Chainestereo, the French say it like" Shin- stereo." That first, must be made cleared. It means boombox. These fellow Atlanta/Athens/Gainesville boys are definitely playing with some heart and soul. A fine live show, in the old skool days, babies were birthed, vocoders, Steven Segal admiration, and once, even live nunchucks happened on stage or in the area. They play indie pop music, to best be described. Influences from the Pixies to the Animal Collective, they are bringing one's ears to a time when it is just about the music. No ultra cool here, even though they are. They recently have put out their second EP, Magnetic South. Songs sung from both of the two lead men, Nathaniel Higgins and Philip Frobos. Higgins sings with a sigh and despondent voice, which makes quite the effect, especially on the title track and their universally loved (by fans) "Appomattox." Yet, when he hits these cetain moments, especially on "Appomattox" during the chorus, he lets go and the heart sours. When Higgins sings "I'm waiting for my Appomattox....," you can't help but throw your arms up and shout it. You can certainly feel the longing when they sing "Empty bones is all I got/ Especially all alone/And whenever you come back/ I feel like I'm at home." Frobos on the other hand, sings with swagger. Songs like "Before I go to Sleep" and "Chance Wedding" reflect this. At moments, it is almost reminiscent of moments heard on the first Coral album. Of course, every once in a while, a band has to let loose. They certainly do on "Ducky" (a pleasure live). Matt Lampert comes in a with a very catchy keyboard tune backed by Chris Adams's pounding drums. It is ends with endless shouting, kinda like things you might here on Animal Collective's Here Comes the Indian. These boys know one thing for sure, how to write a catchy tune. These songs will stick around in your head, certain moments will take your soul to new levels.

Get It On

We still have a few weeks, but I am just anticipating the Grinderman album like hell. To me, Nick Cave is pretty damn flawless. He has made some of the most interesting and orginal music in the past twenty years. People say Dylan, Cohen, Cocker, Yorke, McCulloh, Murdoch, or Moz for lyrics. All of them fall into my favorite lyricists, but one that just remains really high to me is Cave. They are so diverse. He can be so over the top and bombastic, or he can be very introspective and utterly moving. He is certainly not the world's most universal artist. With people I know, you either get him or don't. I just find when Cave has an upcoming release, it is something to be very excited about. I've just been on a Nick Cave kick lately, so I feel the need to exrpess my utter enjoyment. For now, till Grinderman, I'll enjoy things like this.

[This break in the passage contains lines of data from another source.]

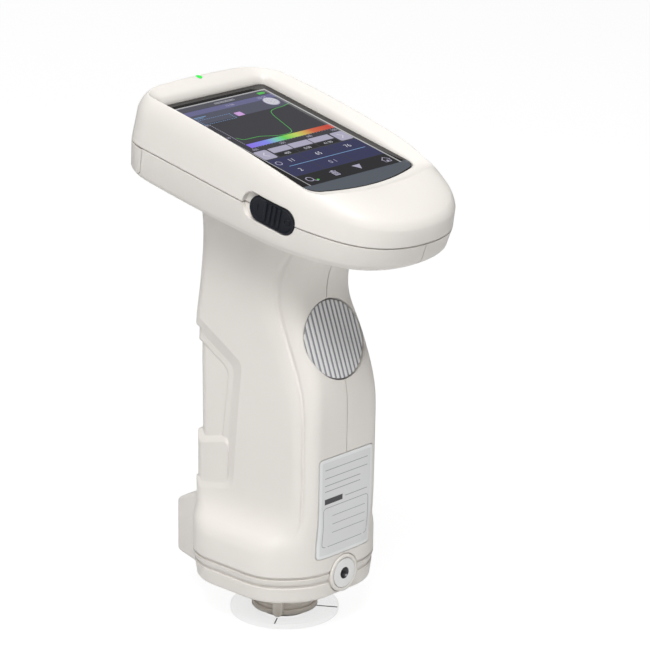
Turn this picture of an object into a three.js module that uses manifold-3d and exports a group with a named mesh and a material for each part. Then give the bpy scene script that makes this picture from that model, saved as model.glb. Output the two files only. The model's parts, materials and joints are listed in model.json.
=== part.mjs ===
// Portable color spectrometer: a slanted display head on an upright grip that stands on its measuring port.
// Millimetres, +Z up. The user faces -Y, the power switch is on -X, and the measuring axis is vertical.
import * as THREE from 'three';
import { mergeVertices } from 'three/addons/utils/BufferGeometryUtils.js';
import Module from 'manifold-3d';

const wasm = await Module();
wasm.setup();

// Fits and walls that every piece shares
const gap = 0.3;
const wall = 2.4;
const overrun = 2;
const far = 300;

// Display head: its own frame lies in the screen, v towards the rear and w out of the screen
const screenTilt = THREE.MathUtils.degToRad(12.26);
const screenSetback = 1.2;
const screenHeight = 193.2;
const headTaperStart = 24;
const headRearBow = 1.2;
const headRearCorner = 13;
const headCornerShare = 0.55;
const headSteps = [6, 4, 3, 4, 1];

// Heights over the screen at the rear, the middle and the nose of the head
const partingLevel = [-14.2, -12.8, -11.3];
const bandLevel = [-1.3, -2, -4.9];
const crestLevel = [5, 6.2, -2.4];
const crownLevel = [5.6, 7, -1.2];
const lowerBandLevel = [-24.4, -23.4, -18];
const bandInset = 0.4;
const bevelInset = 1.5;
const bevelShare = 0.55;
const crestInset = 3;
const crownInset = 9;
const lowerBandInset = 0.9;
const lowerBevelInset = 4.6;
const lowerBevelDrop = 3.5;
const partingGap = 0.5;
const roofLevel = -2.3;
const roofDrop = 2;

// Display, cover glass and head: each is its neighbour's size with a border round it
const activeHalfWidth = 24.48;
const activeHalfLength = 36.72;
const activeBorder = 0.8;
const glassBorder = 4.32;
const glassRearBorder = 5.38;
const glassChinBorder = 4.08;
const glassChinRise = 4.1;
const rimWidth = 8.2;
const rimRear = 11.5;
const chinLength = 30.6;
const glassHalfWidth = activeHalfWidth + glassBorder;
const glassRear = activeHalfLength + glassRearBorder;
const glassNoseSide = activeHalfLength + glassChinBorder;
const glassNoseMiddle = glassNoseSide + glassChinRise;
const headHalfWidth = glassHalfWidth + rimWidth;
const headRear = glassRear + rimRear;
const headNose = glassNoseMiddle + chinLength;

// Cover glass and the dish that leads down to it
const glassCorner = 5;
const glassRearCorner = 3.4;
const glassBulgeShare = 0.8;
const glassSteps = 4;
const glassThickness = 0.8;
const glassTop = 0.45;
const dishShoulderGrow = 1.9;
const dishRearGrow = 3.5;
const dishShoulderLevel = [4, 3.9, 1];
const dishRunOut = 9;
const dishRise = 5;

// Grip and base: widths, depths and heights over the surface that the instrument stands on
const baseBottom = 16;
const baseHalfWidth = 32;
const baseFront = 31.6;
const baseRear = 32.5;
const baseFlat = 17;
const baseFrontChamfer = 13.5;
const baseRearChamfer = 13;
const baseTop = 36;
const gripTop = 164;
const gripReach = 20;
const sectionCutShare = 0.45;
const sectionSteps = 2;
const boreSteps = 8;
const smallSteps = 12;
const innerSteps = 16;
const turnedSteps = 24;
const largeSteps = 32;
const flatFollowShare = 0.5;
const bottomEdge = 1.6;
const bottomEdgeShare = 0.33;
const bottomTaper = 1;
const grooveDepth = 0.7;
const grooveEdge = 0.15;
const upperGrooveTop = 27.3;
const upperGrooveHeight = 1.3;
const lowerGrooveTop = 24;
const lowerGrooveHeight = 1.7;

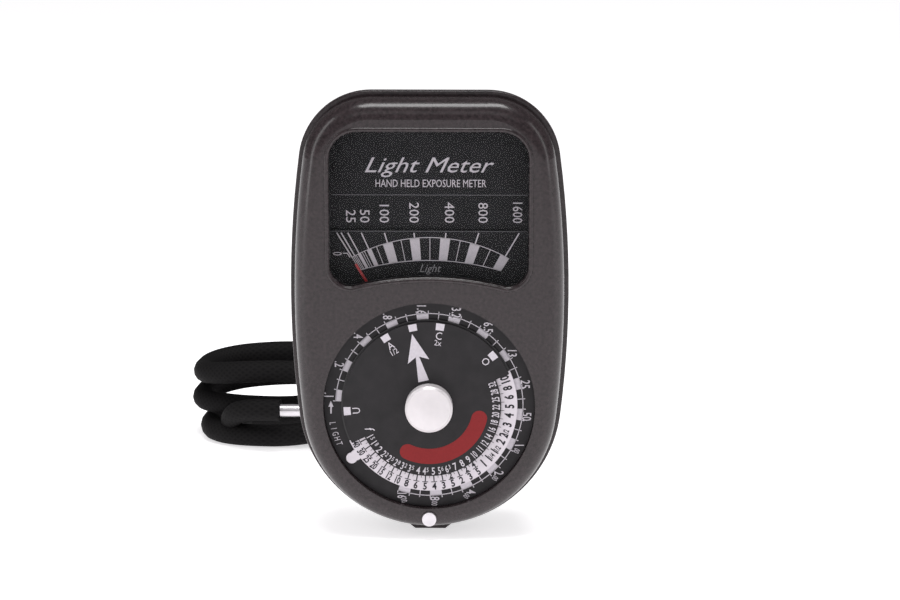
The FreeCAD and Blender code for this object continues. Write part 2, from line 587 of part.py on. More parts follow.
node("rear_plate", block("rear_plate", "-14.9", "14.9", "back_y - 0.4", "back_y", "26.1", "41.9"))

# ---- fixings ----------------------------------------------------------------------------
fixings = []
for label, x, z, top in (("low", "screw_low_x", "screw_low_z", f"{floor_back} + 0.2"),
                         ("high", "screw_high_x", "screw_high_z", "face_y + face_wall + 1.2")):
    fixings += pair(rod, f"screw_shank_{label}", x, "screw_radius", "X", z, top, "11.0")
    fixings += pair(rod, f"screw_cap_{label}", x, "screw_head - 0.05", "X", z, "10.9", "11.5")
node("case_screws", join("case_screws", *fixings))

# ---- lug and neck cord ------------------------------------------------------------------
foot = [("foot_narrow / 2", "0", None), ("foot_wide / 2", "1.6", None), ("foot_wide / 2", "foot_top", None)]
lug = prism("lug_blank", mirrored(foot), "foot_front", "foot_back")
node("cord_lug", cut("cord_lug", lug, rod("lug_hole", "ferrule_radius", "0", "1.9", "foot_back - 2.5", "20")))
node("cord_ferrule", rod("cord_ferrule", "ferrule_radius", "0", "1.9", "foot_back - 2.5", "ferrule_end"))
node("end_ferrule", bar("end_ferrule", "end_ferrule_radius", "coil_y - coil_half_wide - end_ferrule_radius",
                        "end_ferrule_z", "coil_x - 1.5", "coil_x + 9"))

CORD_POINTS = (("0", "ferrule_end + 0.3"), ("1.5", "ferrule_end + 30"), ("coil_x + 24.3", "coil_y - 12.3"))
route = [V(value(x), value(y), value("cord_diameter / 2")) for x, y in CORD_POINTS]
before = (route[1] - route[0])
after = (route[2] - route[1])
turn = before.getAngle(after)
trim = 0.45 * min(before.Length, after.Length)
bend = trim / math.tan(turn / 2)
print("neck_cord_lead bend radius", round(bend, 2), "turn", round(math.degrees(turn), 1))
enter = route[1] - before.normalize() * trim
leave = route[1] + after.normalize() * trim
chord_mid = (enter + leave) * 0.5
inward = (chord_mid - route[1]).normalize()
apex = route[1] + inward * (bend / math.cos(turn / 2) - bend)
path = Part.Wire([Part.makeLine(route[0], enter), Part.Arc(enter, apex, leave).toShape(),
                  Part.makeLine(leave, route[2])])
radius = value("cord_diameter") / 2
ring = Part.Wire([Part.makeCircle(radius, route[0], route[1] - route[0])])
lead = doc.addObject("Part::Feature", "neck_cord_lead")
lead.Shape = path.makePipeShell([ring], True, False)
expected = math.pi * radius ** 2 * path.Length
print("neck_cord_lead length", round(path.Length, 1), "volume ratio", round(lead.Shape.Volume / expected, 4))
node("neck_cord_lead", lead)


def oval(name, half_long, half_wide, low, high):
    """A stadium-shaped slab lying on the floor."""
    reach = f"({half_long}) - ({half_wide})"
    middle = block(name + "_mid", f"coil_x - ({reach})", f"coil_x + ({reach})", f"coil_y - ({half_wide})",
                   f"coil_y + ({half_wide})", low, high)
    caps = []
    for side, sign in (("right", "+"), ("left", "-")):
        cap = doc.addObject("Part::Cylinder", f"{name}_{side}")
        bind(cap, "Radius", half_wide)
        bind(cap, "Height", f"({high}) - ({low})")
        caps.append(at(cap, f"coil_x {sign} ({reach})", "coil_y", low))
    return join(name, middle, *caps)


node("neck_cord_coil", cut("neck_cord_coil",
                           oval("coil_outer_slab", "coil_half_long", "coil_half_wide", "0", "coil_height"),
                           oval("coil_inner_slab", "coil_half_long - 17 + coil_hole", "coil_hole", "-1", "30")))

# ---- checks and export ------------------------------------------------------------------
doc.recompute()
for obj in doc.Objects:
    if "Invalid" in obj.State or "Error" in obj.State:
        raise RuntimeError(f"{obj.Label}: {obj.State}")
os.makedirs("parts", exist_ok=True)
for name, obj in NODES.items():
    shape = obj.Shape
    if shape.isNull() or not shape.isValid() or shape.Volume <= 0:
        raise RuntimeError(f"{name}: bad shape")
    shape.exportStep(f"parts/{name}.step")
    print(f"{name:16s} solids {len(shape.Solids)} volume {shape.Volume:10.2f}")
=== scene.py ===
"""Looks of the handheld light meter: enamel case, printed dials and scale, neck cord, studio."""
import json
import math

import bmesh
import bpy
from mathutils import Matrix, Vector


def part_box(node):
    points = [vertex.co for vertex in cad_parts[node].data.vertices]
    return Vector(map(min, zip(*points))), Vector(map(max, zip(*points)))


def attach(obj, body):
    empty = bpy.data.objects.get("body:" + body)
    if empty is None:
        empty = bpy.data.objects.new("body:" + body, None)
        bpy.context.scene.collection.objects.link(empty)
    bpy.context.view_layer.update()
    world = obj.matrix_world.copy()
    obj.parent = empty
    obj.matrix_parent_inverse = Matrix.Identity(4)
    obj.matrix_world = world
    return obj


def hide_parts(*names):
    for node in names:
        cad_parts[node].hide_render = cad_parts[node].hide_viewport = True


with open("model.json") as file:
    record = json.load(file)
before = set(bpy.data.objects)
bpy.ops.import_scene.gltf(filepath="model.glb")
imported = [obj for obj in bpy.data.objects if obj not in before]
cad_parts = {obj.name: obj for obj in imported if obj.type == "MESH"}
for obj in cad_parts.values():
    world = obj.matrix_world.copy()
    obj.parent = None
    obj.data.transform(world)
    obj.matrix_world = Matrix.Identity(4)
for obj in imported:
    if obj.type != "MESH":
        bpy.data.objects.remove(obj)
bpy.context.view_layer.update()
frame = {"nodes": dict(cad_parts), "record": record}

MM = 0.001


# ---- where things are -------------------------------------------------------------------
def middle(node):
    low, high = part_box(node)
    return [(a + b) / 2 for a, b in zip(low, high)]


def front_of(node):
    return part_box(node)[0][1]


DIAL_X, _, DIAL_Z = middle("light_dial")
_, _, PIVOT_Z = middle("pivots")


# ---- camera, light and floor ------------------------------------------------------------
def add_camera():
    """Stands where the photo's camera stood: a little to the right of the meter and above it."""
    azimuth, elevation, distance = math.radians(1.0), math.radians(12.0), 0.580
    target = Vector((DIAL_X + 4.5 * MM, front_of("front_case"), DIAL_Z + 23.55 * MM))
    outward = Vector((math.sin(azimuth) * math.cos(elevation),
                      -math.cos(azimuth) * math.cos(elevation),
                      math.sin(elevation)))
    data = bpy.data.cameras.new("camera")
    data.lens = 108.8
    data.sensor_width = 36.0
    camera = bpy.data.objects.new("camera", data)
    camera.location = target + outward * distance
    camera.rotation_euler = (-outward).to_track_quat("-Z", "Y").to_euler()
    bpy.context.collection.objects.link(camera)
    bpy.context.scene.camera = camera


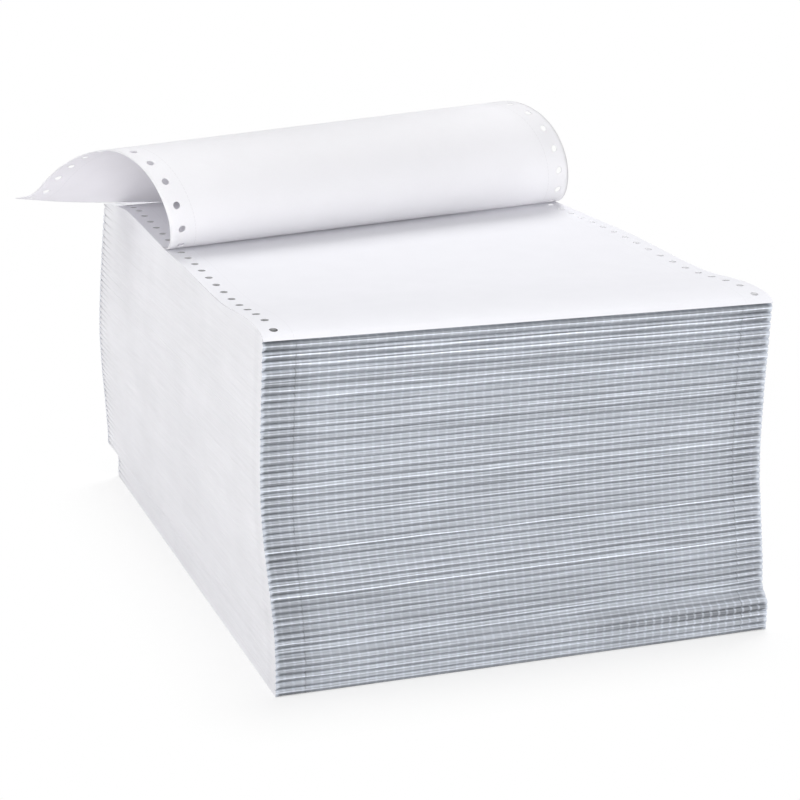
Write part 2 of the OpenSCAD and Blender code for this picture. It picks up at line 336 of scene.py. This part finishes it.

Thursday, February 8, 2007

The kind of hunter I like

“Shoegaze,” “Space Rock,” and “motorik”: three things that if pulled off correctly are three characteristics of music that usually get me every time. And if these sounds come from your hometown, well then, things are really going well. These rules apply to Atlanta’s very own Deerhunter. Their second album, Cryptograms, is already going to be one of my most listened to albums this year. I will wear this CD out. At the beginning of last summer, a good friend and I went to see the Liars perform at the Drunken Unicorn. It was an odd night to begin with. So I knew seeing the Liars pull of their Drums Not Dead album live will be a sonic experience filled with giant Australians in dresses. Before the Liars came on, we walked through the entrance to the beginning of a five-piece band fronted by a very skinny man (now known to be a birth disorder of his) with vocals that rap up into the music and fade in and out. The second song began, and the drummer started kicking off with a “motorik” beat (popularized by Neu!). It was grooving and hypnotic. The bass player came in with a very minimalist line. Then, on top of that the two guitarists crept in with guitar riffs delayed out beyond words. It was damn amazing. I usually don’t excited over bands that I haven’t heard before and seeing live for the first time, especially if they are local. But damn! I was moved by these guys. Their album brings those images and sounds back to mind. It is utterly hypnotic and beautiful. I urge anyone to get this album and support these guys, and please, please go see them live. It is quite something.